(RxWiki News) Researchers have found amyotrophic lateral sclerosis (ALS) may be caused by a retrovirus, a virus composed not of DNA but of RNA (ribonucleic acid).
Most cases of ALS, or Lou Gherig's disease, do not appear to have a genetic cause and often arise sporadically. Researchers had previously identified a protein known as reverse transcriptase, a product of retroviruses such as HIV, in ALS patients' blood serum samples, which suggested a retrovirus may be implicated in the disease. (HIV is a retrovirus.)

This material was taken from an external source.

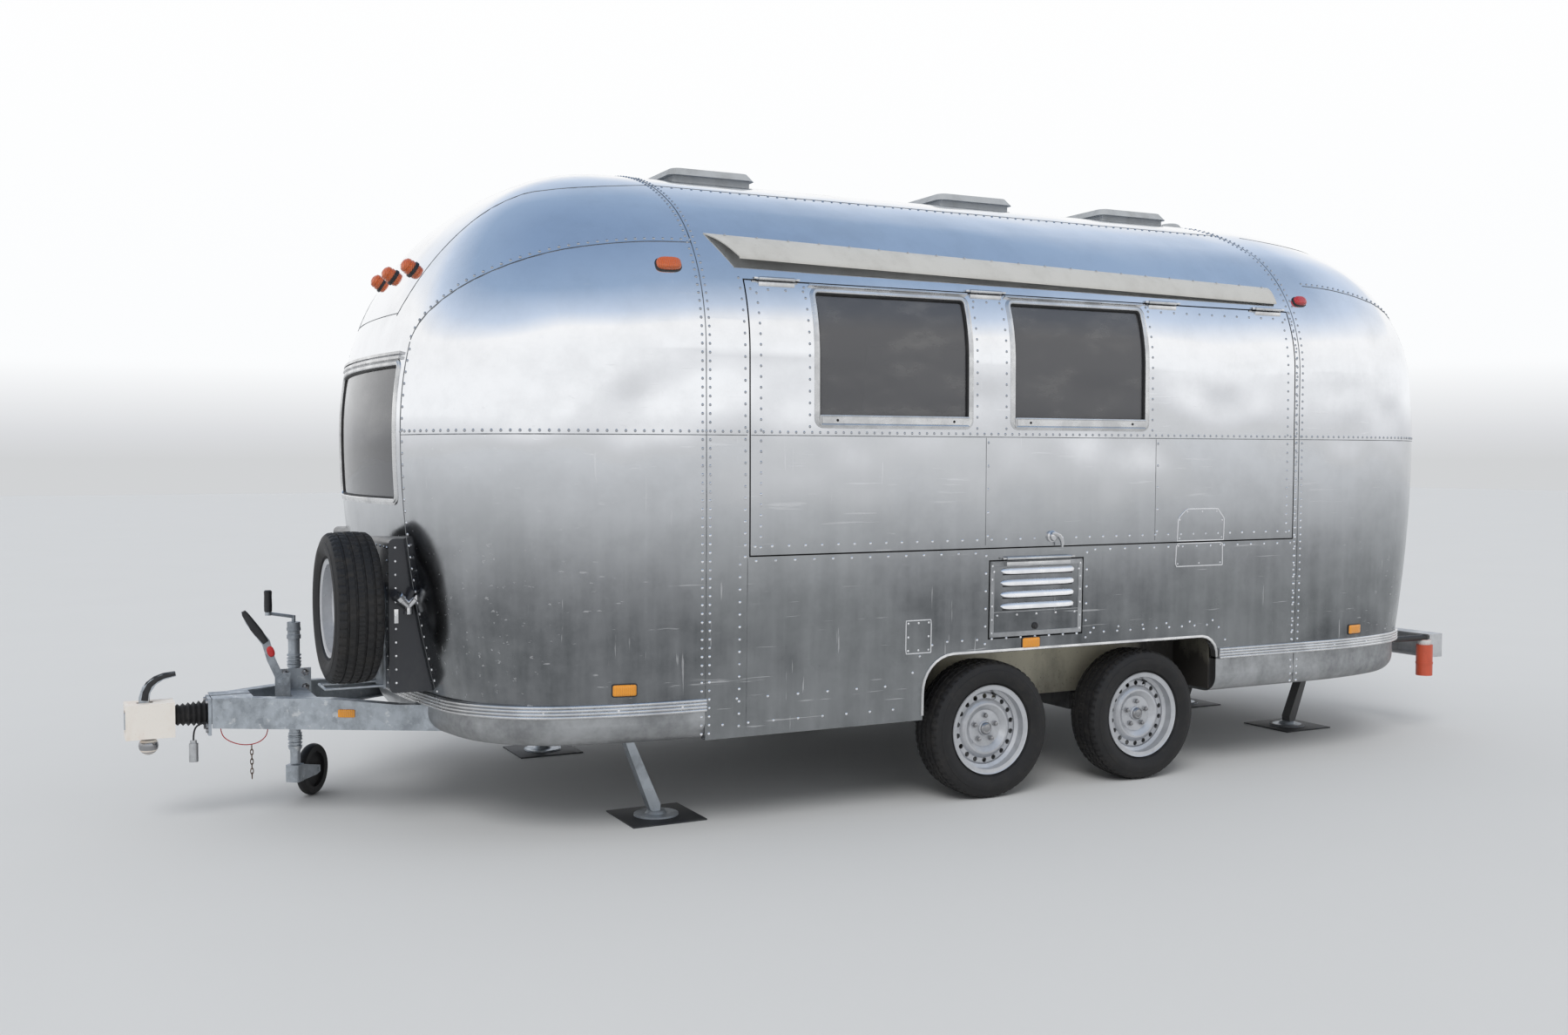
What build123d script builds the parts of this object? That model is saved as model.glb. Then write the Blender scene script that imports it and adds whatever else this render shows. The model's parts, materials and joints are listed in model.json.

For the study, Avindra Nath, M.D., a professor of neurology at the Johns Hopkins University School of Medicine, and colleagues looked at brain samples from 62 people, 28 of whom had died from ALS, 12 who expired from chronic diseases such as cancer, 10 who had died from accidents and 12 who died from Parkinson's disease, which is another neurodegenerative disease.
Researchers looked for messenger RNA (mRNA) transcripts from retroviruses, a chemical signature that retroviruses were active in these patients. They found mRNA transcripts that came from human endogenous retrovirus K (HERV-K), one of the thousands of retroviruses that became a part of the human genome after infecting our ancestors long ago.
The study suggests HERV-K may be the ALS retrovirus researchers have sought to uncover.
Dr. Nath said that researchers had never before found a retrovirus for ALS, "so this opens up a whole new area."
The finding may lead to better treatment for ALS using antiretroviral drugs specific to HERV-K.
ALS afflicts about 5,600 Americans each year. Considered a motor neuron disease, the condition usually kills patients within six years of diagnosis. Symptoms include muscle weakness that does not go away and muscle atrophy, among many others.